Chapter 5
Conclusions
5.1
The Senate's powers to obtain evidence, and particularly to order the
production of government documents, are important mechanisms which enable it to
perform its constitutional role of scrutinising the actions of executive government.
It is essential that Senators have full access to as many government documents
and as much information as possible in order to fulfil their scrutiny role.
5.2
Although governments generally comply with the Senate's orders for the
production of documents, occasionally public interest immunity claims are
raised, in essence claiming that it is not in the public interest for the
documents or information to be produced. There is currently no mechanism to
resolve disputes which may arise if the Senate insists on its order. Nor are
there any procedures in place for determining whether a claim by the executive
for public interest immunity is justified.
5.3
The proposed process of independent arbitration, which was the basis of
this inquiry, seeks to shift the power to decide on release of government
documents from the executive and the Senate to a person independent of
government. In some respects, this idea is attractive, as it takes the decision
out of the hands of both the Senate and the executive, both of which have
vested interests in the outcome of the decision.
5.4
However, there are a number of practical barriers to the effectiveness
of independent arbitration processes, as has been demonstrated by the 'stalemate'
currently experienced in the Victorian Legislative Council. There are also a
number of ways in which both the Senate and executive government would be able to
potentially frustrate an independent arbitration system, which have arguably
occurred in NSW.
5.5
The Victorian experience shows that without a clear mandate for the
legislature to require privileged documents, the executive is under no
obligation and has little incentive to cooperate with an independent
arbitration process. Witnesses suggested that accordingly, a strong commitment
from both executive government and the Senate is required in order for
independent arbitration to work. However, the committee has doubts that such
commitment from any government would be forthcoming in the absence of an
obligation such as that on the NSW government arising from the Egan decisions.
5.6
If the Senate's powers were ever contested, it is probable that the
courts would find that, like the NSW Legislative Council, the Senate has
extensive powers to require documents. However, the committee agrees with the
longstanding approach of the Senate that the best mechanism to deal with any
conflicts is negotiation between the executive government and the Senate.
5.7
Furthermore, there are a range of flaws with the proposed order.

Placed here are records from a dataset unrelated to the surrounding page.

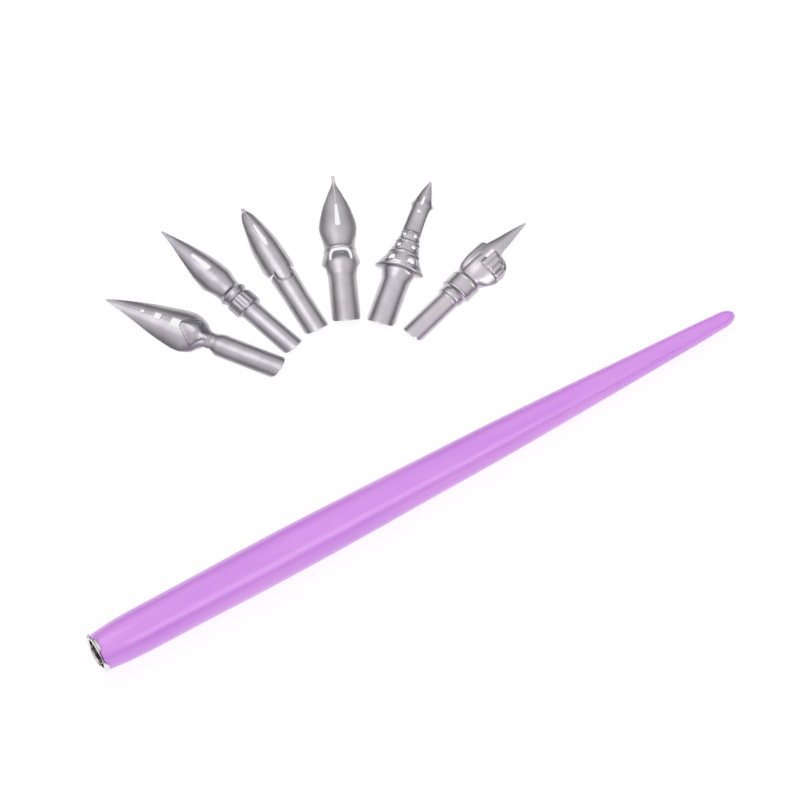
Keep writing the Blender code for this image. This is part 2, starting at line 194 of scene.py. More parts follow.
class Graph:
    """Short calls for building a material's node tree."""

    def __init__(self, name):
        self.material = bpy.data.materials.new(name)
        self.material.use_nodes = True
        self.tree = self.material.node_tree
        self.shader = self.tree.nodes["Principled BSDF"]

    def node(self, kind, **settings):
        made = self.tree.nodes.new(kind)
        for key, value in settings.items():
            setattr(made, key, value)
        return made

    def join(self, output, socket):
        self.tree.links.new(output, socket)

    def fixed(self, **values):
        for key, value in values.items():
            self.shader.inputs[key.replace("_", " ")].default_value = value

    def places(self, scale):
        """The piece's own coordinates in millimetres, scaled along each axis."""
        source = self.node("ShaderNodeTexCoord")
        mapping = self.node("ShaderNodeMapping")
        mapping.inputs["Scale"].default_value = [1000.0 * s for s in scale]
        self.join(source.outputs["Object"], mapping.inputs["Vector"])
        return mapping.outputs["Vector"]

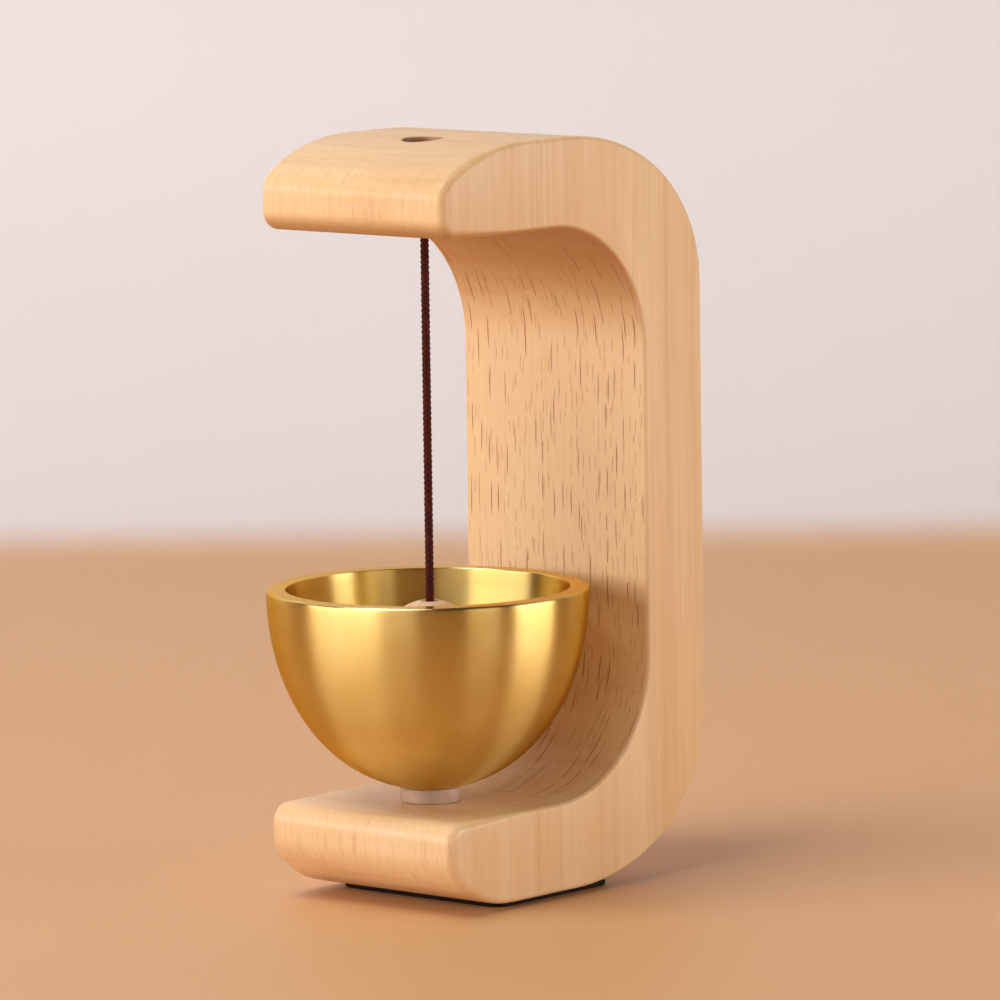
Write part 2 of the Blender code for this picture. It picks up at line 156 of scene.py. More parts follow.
class Nodes:
    """A short way to write one material's node tree."""

    def __init__(self, name):
        self.material = bpy.data.materials.new(name)
        self.material.use_nodes = True
        self.tree = self.material.node_tree
        self.shader = self.tree.nodes["Principled BSDF"]

    def add(self, kind, **settings):
        node = self.tree.nodes.new(kind)
        for key, value in settings.items():
            setattr(node, key, value)
        return node

    def link(self, source, target):
        self.tree.links.new(source, target)

    def feed(self, value, socket):
        """Link a socket, or set a plain number, vector or colour."""
        if isinstance(value, bpy.types.NodeSocket):
            self.link(value, socket)
        else:
            socket.default_value = value

    def position(self):
        """Places in the piece's own metres."""
        return self.add("ShaderNodeTexCoord").outputs["Object"]

    def scaled(self, vector, factors, offset=(0, 0, 0)):
        """The place times a factor along each axis, and then moved."""
        node = self.add("ShaderNodeMapping")
        self.feed(vector, node.inputs["Vector"])
        node.inputs["Scale"].default_value = factors
        node.inputs["Location"].default_value = offset
        return node.outputs["Vector"]

    def math(self, operation, a, b=0.0, c=0.0):
        node = self.add("ShaderNodeMath", operation=operation)
        for value, socket in zip((a, b, c), node.inputs):
            self.feed(value, socket)
        return node.outputs[0]

    def vector_math(self, operation, a, b=(0, 0, 0)):
        node = self.add("ShaderNodeVectorMath", operation=operation)
        self.feed(a, node.inputs[0])
        self.feed(b, node.inputs[1])
        return node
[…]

Firstly, there are no effective deterrents for non-compliance with the order. The
Senate has no remedies to enforce its powers against ministers who are members of
the House of Representatives; its penalties in the Senate, such as suspending
ministers from the chamber, are ineffective; and it would be unfair for the
Senate to punish public servants for following ministers' directions.
5.8
In addition, there are a number of ways in which an independent
arbitration process can be frustrated, which reduce the prospect of success of
any such process. This may also lead to an increase in the costs of an
arbitration process, as the committee heard has occurred in NSW.
5.9
Finally, the committee has strong reservations about specific aspects of
the proposed resolution. The committee considers that the proposed arbitration
process would be of limited use because the arbitrator does not have a right to
assess the documents themselves. The committee also has concerns about the
legality and appropriateness of the Senate delegating its powers in the manner
proposed, and about the proposed resolution's use of the Auditor-General to
arbitrate on commercial‑in‑confidence claims.
5.10
Accordingly, the committee recommends against the Senate adopting the proposed
process of independent arbitration over public interest immunity claims, and
against the resolution proposed by Senators Ludlam, Xenophon and Fielding.
Recommendation 1
5.11 The committee recommends against the Senate adopting the proposed
process of independent arbitration over public interest immunity claims.